The other option for legally forming a caucus, filing a document with the Town Clerk registering their intent to be a caucus, was apparently not done either. New Britain Town Clerk Mark Bernacki informed the New Britain Progressive that, “We have no such document on file.”

This would apparently mean that any closed-door caucus meeting held by at least eight of the twelve Republican-elected members of the Council may have been an illegal City Council meeting. Since this applies to the whole Council term of office, such violations apparently may have been occurring for nearly two years.

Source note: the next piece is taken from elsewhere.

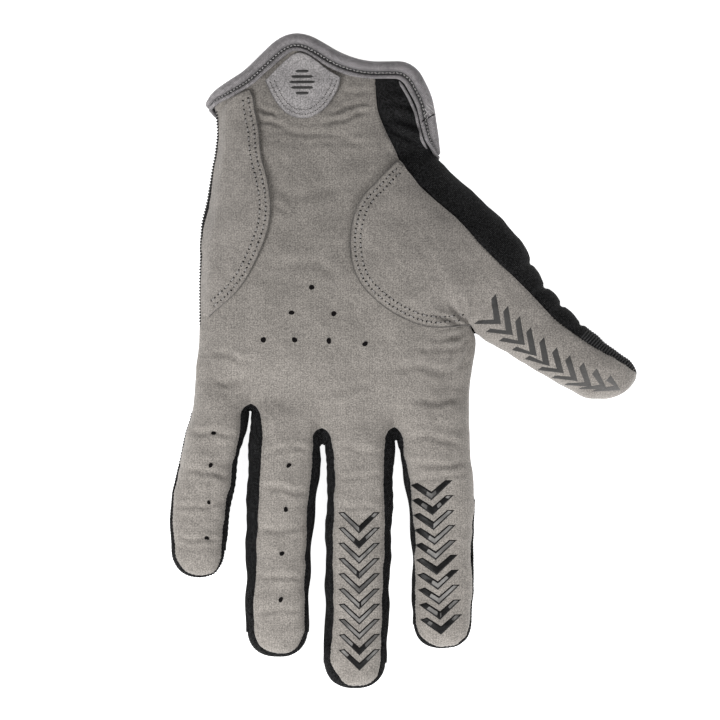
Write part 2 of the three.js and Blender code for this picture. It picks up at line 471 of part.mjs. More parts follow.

The sample ballot from the 2015 New Britain city elections, showing Ald. Salerno as a Republican candidate. (Emphasis added.)
Image from City of New Britain’s website

In fact, the Majority Leader of the Republican Party’s Council members is one of those not registered as a Republican voter. Ald. Daniel Salerno was elected as a Republican, as were all members of the City Council in the caucus of which he is the Majority Leader.

Salerno was asked by the New Britain Progressive, “since you apparently serve as a member of the Republican caucus, have you declared with which caucus you intended to caucus with the Town Clerk’s office?”

Salerno’s response was to deny that such a filing is necessary, saying, “Once an endorsement takes place there is no further need to file an intent. In fact, if one decides to caucus with the other and he or she were accepted that could occur. Bernie Sanders has never been a Democrat and caucus with the Dems in Congress.”

But, while Federal law applies to Congress, it is state law that applies to the City Council.